Can Afghanistan Manage to Hold an Election in 2018?

All signs point to “no.”

Can Afghanistan Manage to Hold an Election in 2018?
Credit: U.S. Department of State

This summer, Afghanistan’s Independent Election Commission (IEC) announced that the country would hold its long-delayed parliamentary and district council elections on July 7, 2018, almost three years past the expiry of the sitting parliament’s five-year mandate.

But the 2018 poll date looks to be an impossible milestone.

Everything from electoral technicalities to declining security in many parts of the country conspire to derail the election. As outlined in a recent New York Times article, the ranks of Afghan President Ashraf Ghani’s critics are growing in tandem with frustration about the slow pace of reforms and autocratic actions taken by the government to sideline dissenters and impede opposition from forming.

Afghanistan’s last election — the 2014 presidential poll — nearly ended in disaster, with the top two candidates at loggerheads over who really won amid rampant accusations of fraud.

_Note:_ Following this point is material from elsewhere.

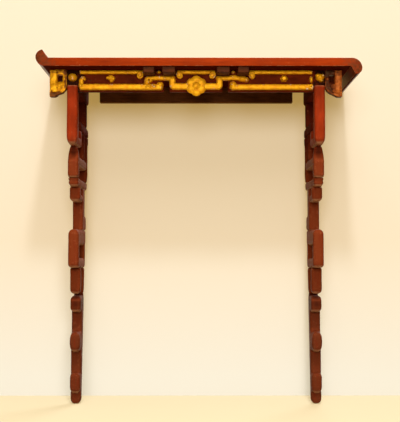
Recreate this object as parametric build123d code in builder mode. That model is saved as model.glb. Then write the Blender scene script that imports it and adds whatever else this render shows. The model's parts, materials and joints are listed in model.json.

A deal brokered by then-U.S. Secretary of State John Kerry led to the formulation of the National Unity Government (NUG), with Ashraf Ghani (whom the IEC had declared the winner) as president and Abdullah Abdullah in the newly created position of chief executive officer.

The NUG agreement contained electoral reform as a core pillar, stating, “To ensure that future elections are fully credible, the electoral system (laws and institutions) requires fundamental changes… The objective is to implement electoral reform before the 2015 parliamentary elections.”

In September 2016, the Afghan parliament passed a new electoral law, which paved the way for the setting of an election date but also passed the “most controversial and complicated changes” onto the IEC, as Ali Yawar Adili and Martine van Bijlert wrote for the Afghanistan Analyst Network earlier this year.

In a pair of articles in November, Adili delved into the political and technical issues surrounding the planned July 2018 election.

The IEC and its sister body, the Electoral Complaints Commission (ECC), “are finding themselves under increasing fire from a growing number of political groups and election observer bodies.” Alternating accusations of corruption and government meddling led to calls for the commissioners to all be fired. Najibullah Ahmadzai, the IEC chairman, was fired in mid-November by Ghani.

A month later, the body remains headless and in turmoil, threatening to elect its own head if the government continues to delay. The IEC and ECC are the center of attention when it comes to electoral reform and the management of not only next year’s planned parliamentary and district council elections but the presidential election on the schedule for 2019.

Then there are the technical issues: budget for the parliamentary and district elections was recently estimated at $210 million dollars, most of which will need to come from international donors; security remains tenuous throughout the country, with the Afghan government estimated to “control or influence” only 56.7 percent of the country’s districts; aims to use high-tech elections equipment to ensure transparency — such as biometric voter registration — seem completely infeasible.

Electoral reform is a smokescreen for the real issue at the center of all the troubles Afghanistan presently experiences, from political wrangling among the central government in Kabul to the ongoing Taliban insurgency: who controls the levers of power.

As this part of Adili’s piece underscores, the electoral commissions are at the heart of this battle:

It is worth noting that all the various political forces, whether in government or out of it, consider it crucial who controls the two commissions, as they will play a crucial role in determining who will become Afghanistan’s next MPs and next president. They will play that role whether or not the elections are fair or rigged. This obsession with the commissions was manifested very vividly in the post-2014 electoral reform process, which, as AAN previously wrote, largely boiled down not to reform as such, but to “a tug of war over who controls the electoral bodies – and through them the election’s outcome.”

It would seem impossible for Afghanistan to manage an election as soon as next summer, but further delay pushes the image of even a nascent democracy in the country into the realm of true absurdity.